Scott Ball / Rivard Report
Four concerts, four conductors, one future: Last season, the Mid-Texas Symphony undertook a public audition process to find a new music director, with four finalists each leading a concert.
After the competition wrapped up in March, Akiko Fujimoto emerged as the winner, becoming the first female director to lead the Seguin-based orchestra since its beginning in 1978.
“I feel very lucky that I was chosen,” said Fujimoto, who was selected from an initial field of more than 100 applicants.
She believes her feel for the musicians and audience is one reason she was chosen to lead the 42-year-old orchestra into its future, Fujimoto said. According to Jason Irle, the new executive director hired the same day in May as Fujimoto, her local connections also helped. Fujimoto was associate conductor for the San Antonio Symphony from 2012-2017.
“Akiko really is ideally 100 percent the type of music director that we were needing,” Irle said. “She has roots here.”
The musicians of the Mid-Texas Symphony are drawn from the region, commonly playing with other nearby orchestras in Austin, Laredo, Houston, and other cities. They gather the Saturday morning of each concert weekend to rehearse, then perform Sunday evenings, with educational outreach concerts to area schools on Mondays.

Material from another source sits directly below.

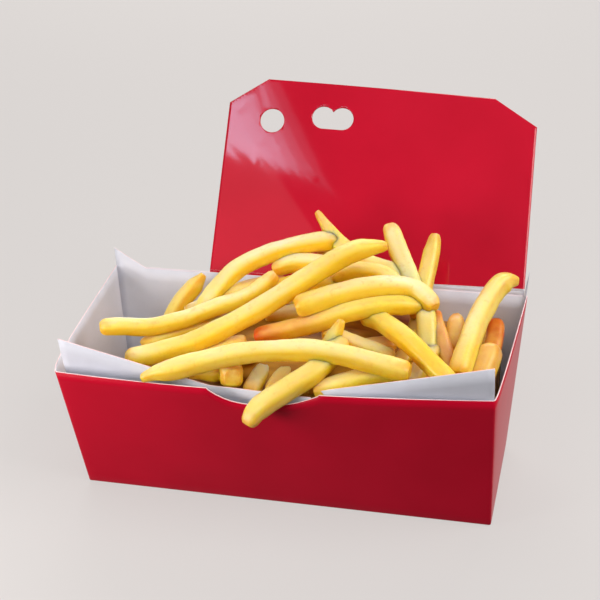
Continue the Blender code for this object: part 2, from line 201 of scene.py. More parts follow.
def printed_board(name, red, deep, roughness, ior, ripple, grain_depth):
    """Solid bleached board, offset printed red and sealed with a gloss coat, which gives an even, saturated
    colour under a thin clear film whose reflections waver with the board."""
    material, tree, shader = new_material(name)
    place = add_node(tree, "ShaderNodeTexCoord").outputs["Object"]
    patches = add_node(tree, "ShaderNodeTexNoise", {"Vector": place, "Scale": 1 / (30 * MM), "Detail": 2.0})
    tree.links.new(colour_ramp(tree, patches.outputs["Fac"], [(0.3, deep), (0.7, red)]), shader.inputs["Base Color"])
    shader.inputs["Roughness"].default_value = roughness
    shader.inputs["IOR"].default_value = ior
    waves = add_node(tree, "ShaderNodeTexNoise", {"Vector": place, "Scale": 1 / (24 * MM), "Detail": 1.0})
    grain = add_node(tree, "ShaderNodeTexNoise", {"Vector": place, "Scale": 1 / (1.2 * MM), "Detail": 3.0})
    broad = add_node(tree, "ShaderNodeBump", {"Height": waves.outputs["Fac"], "Strength": 1.0, "Distance": ripple})
    fine = add_node(
        tree,
        "ShaderNodeBump",
        {"Height": grain.outputs["Fac"], "Strength": 0.5, "Distance": grain_depth, "Normal": broad.outputs["Normal"]},
    )
    tree.links.new(fine.outputs["Normal"], shader.inputs["Normal"])
    return material


def bare_board(name, white, shade):
    """The uncoated side of solid bleached board: matt white with a faint fibre mottle."""
    material, tree, shader = new_material(name)
    place = add_node(tree, "ShaderNodeTexCoord").outputs["Object"]
    fibres = add_node(tree, "ShaderNodeTexNoise", {"Vector": place, "Scale": 1 / (14 * MM), "Detail": 6.0})
    tree.links.new(colour_ramp(tree, fibres.outputs["Fac"], [(0.3, shade), (0.65, white)]), shader.inputs["Base Color"])
    shader.inputs["Roughness"].default_value = 0.62
    shader.inputs["IOR"].default_value = 1.45
    felt = add_node(tree, "ShaderNodeTexNoise", {"Vector": place, "Scale": 1 / (0.8 * MM), "Detail": 4.0})
    bump = add_node(tree, "ShaderNodeBump", {"Height": felt.outputs["Fac"], "Strength": 0.6, "Distance": 0.02 * MM})
    tree.links.new(bump.outputs["Normal"], shader.inputs["Normal"])
    return material


def fried_potato(name, painted_sheen_cream, pale, golden, edge_gold, toasted, scorched):
    """Potato fried in oil: a thin blistered crust over pale starch, so light sinks in and comes back yellow.
    Faces turned upward are mixed toward a pale cream, a painted sheen for the light from above. Each stick
    carries skin (its own coordinates), edge, upper (how far a face turns up, the painted sheen's mask), end_gap and
    browned."""
    material, tree, shader = new_material(name)

    def spread_noise(vector, size, detail, low, high, start, end):
        noise_node = add_node(tree, "ShaderNodeTexNoise", {"Vector": vector, "Scale": 1 / size, "Detail": detail})
        levels = {"Value": noise_node.outputs["Fac"], "From Min": low, "From Max": high, "To Min": start, "To Max": end}
        return add_node(tree, "ShaderNodeMapRange", levels).outputs["Result"]

    def product(a, b):
        return add_node(tree, "ShaderNodeMath", {0: a, 1: b}, operation="MULTIPLY").outputs[0]

    def tint(factor, below, code):
        inputs = {0: factor, 6: below, 7: hex_colour(code)}
        return add_node(tree, "ShaderNodeMix", inputs, data_type="RGBA").outputs[2]

    def carried(attribute, output):
        return add_node(tree, "ShaderNodeAttribute", attribute_name=attribute).outputs[output]

    skin = carried("skin", "Vector")
    streaked = add_node(tree, "ShaderNodeMapping", {"Vector": skin, "Scale": (1.0, 1.0, 0.3)}).outputs["Vector"]
    patches = spread_noise(streaked, 7 * MM, 3.0, 0.32, 0.62, 0.0, 1.0)
    colour = colour_ramp(tree, patches, [(0.0, golden), (1.0, pale)])
    colour = tint(product(carried("edge", "Fac"), spread_noise(skin, 6 * MM, 2.0, 0.35, 0.6, 0.15, 0.85)), colour, edge_gold)
    # Painted sheen: faces turned upward take on the pale cream, more on some fries than on others.
    painted_sheen = product(carried("upper", "Fac"), spread_noise(streaked, 9 * MM, 3.0, 0.35, 0.6, 0.6, 1.0))
    painted_sheen = product(painted_sheen, spread_noise(skin, 90 * MM, 0.0, 0.3, 0.65, 0.15, 1.0))
    colour = tint(painted_sheen, colour, painted_sheen_cream)
    colour = tint(spread_noise(skin, 2.6 * MM, 2.0, 0.60, 0.74, 0.0, 0.22), colour, toasted)
    near_end = add_node(
        tree,
        "ShaderNodeMapRange",
        {"Value": carried("end_gap", "Fac"), "From Min": 0.0, "From Max": 6 * MM, "To Min": 0.75, "To Max": 0.0},
    ).outputs["Result"]
    colour = tint(product(near_end, spread_noise(skin, 4 * MM, 2.0, 0.35, 0.6, 0.3, 1.0)), colour, toasted)
    colour = tint(product(carried("browned", "Fac"), spread_noise(skin, 9 * MM, 2.0, 0.35, 0.6, 0.6, 1.0)), colour, scorched)
    tree.links.new(colour, shader.inputs["Base Color"])
    tree.links.new(spread_noise(skin, 5 * MM, 3.0, 0.3, 0.7, 0.34, 0.48), shader.inputs["Roughness"])
    shader.inputs["IOR"].default_value = 1.47
    shader.inputs["Specular IOR Level"].default_value = 0.3
    shader.inputs["Coat Weight"].default_value = 0.4
    shader.inputs["Coat Roughness"].default_value = 0.3
    shader.inputs["Subsurface Weight"].default_value = 0.9
    shader.inputs["Subsurface Radius"].default_value = (1.0, 0.8, 0.15)
    shader.inputs["Subsurface Scale"].default_value = 4.5 * MM
    blisters = add_node(
        tree, "ShaderNodeTexNoise", {"Vector": skin, "Scale": 1 / (1.6 * MM), "Detail": 4.0, "Roughness": 0.6}
    )
    bump = add_node(tree, "ShaderNodeBump", {"Height": blisters.outputs["Fac"], "Strength": 0.8, "Distance": 0.2 * MM})
    tree.links.new(bump.outputs["Normal"], shader.inputs["Normal"])
    return material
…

Like many of the musicians, Fujimoto will travel to Seguin, New Braunfels, and the orchestra’s other performance locations for each concert. She will maintain her current position as associate conductor for the Minnesota Orchestra, based in Minneapolis, during her tenure as Mid-Texas Symphony conductor.
The symphony recently expanded from its Seguin base to include New Braunfels as second hub. Irle said the symphony’s reach, in terms of audience and educational programming, extends west to Bulverde and Boerne, south to Schertz and Universal City, east to Gonzales, and north to San Marcos.
The symphony’s audiences also played a role in the selection of the new music director, by responding to post-concert surveys during the season of auditions. In putting together a program to perform, each candidate was given a list of classical compositions to choose from and could add a work of his or her own choosing. A colleague of Fujimoto’s, pianist Jeffrey Biegel, had introduced Fujimoto to Peanuts Gallery, a 1996 piano concerto by Ellen Taaffe Zwilich dedicated to Charles Schulz’s famous cartoon.
“I felt like the audience would love it,” Fujimoto said of her decision to include the piece, and her instinct proved correct. “We sounded great,” she said of the orchestra’s performance. “The audience loved it, the program was great for the orchestra. It was a mix of old and new.”
Though she is eager to begin programming for the Mid-Texas Symphony, Fujimoto said she is hesitant to think too far ahead. During her current weeklong visit to Seguin and New Braunfels, she said she’s “on a listening tour to find out what makes people tick in those two cities” and will program appropriately.
“Today’s professional orchestras’ No. 1 challenge is to make themselves indispensable and relevant to their community,” she said.
For now, she is focused on the upcoming season of five concerts, beginning in the fall. The programs were chosen by the organization’s musicians and stakeholders in advance of her hiring, to help create a smooth transition period.
The Sept. 15 concert, A Postcard from Spain, features Spanish composer Manuel de Falla’s Siete Canciones Populares Españolas sung by contralto Ana Maria Ugarte. The program of Oct. 6, A German Celebration, is anchored by Beethoven’s Symphony No. 7 and is particularly relevant to the New Braunfels community, she said.
The annual Holiday Favorites concert in December will feature the Seguin Children’s Chorus, and the String Fever! concert in February, the orchestra’s first visit to Spring Branch, will join the Mid-Texas Symphony strings with students from the Smithson Valley High School Orchestra.
Lastly, the Rhythm of Life concert on April 5 offers an opportunity for a reunion between Fujimoto and Eric Gratz, the San Antonio Symphony’s concertmaster. The program is based on noted contemporary composer Jennifer Higdon’s Fanfare Ritmico.
Individual and season tickets are available here, along with location information for each concert.
Fujimoto said she looks forward to the challenge of continuing the strong tradition of symphonic music in Central Texas.
“Those of us who perform it, we know why we think its great, and we know why we can’t live without it, and why society can’t live without it,” she said. “There’s nothing like symphonic music that covers the gamut of human experience. … If performed right, with passion, precision and meaning, there’s nothing like … experiencing it live, and hearing that direct message from its creators coming off the page.”
Ellen Salyers, the symphony’s board president, expressed enthusiasm for the new conductor. “We recognize her talent as a rising star, and we are eager to welcome her back to Central Texas,” Salyers said.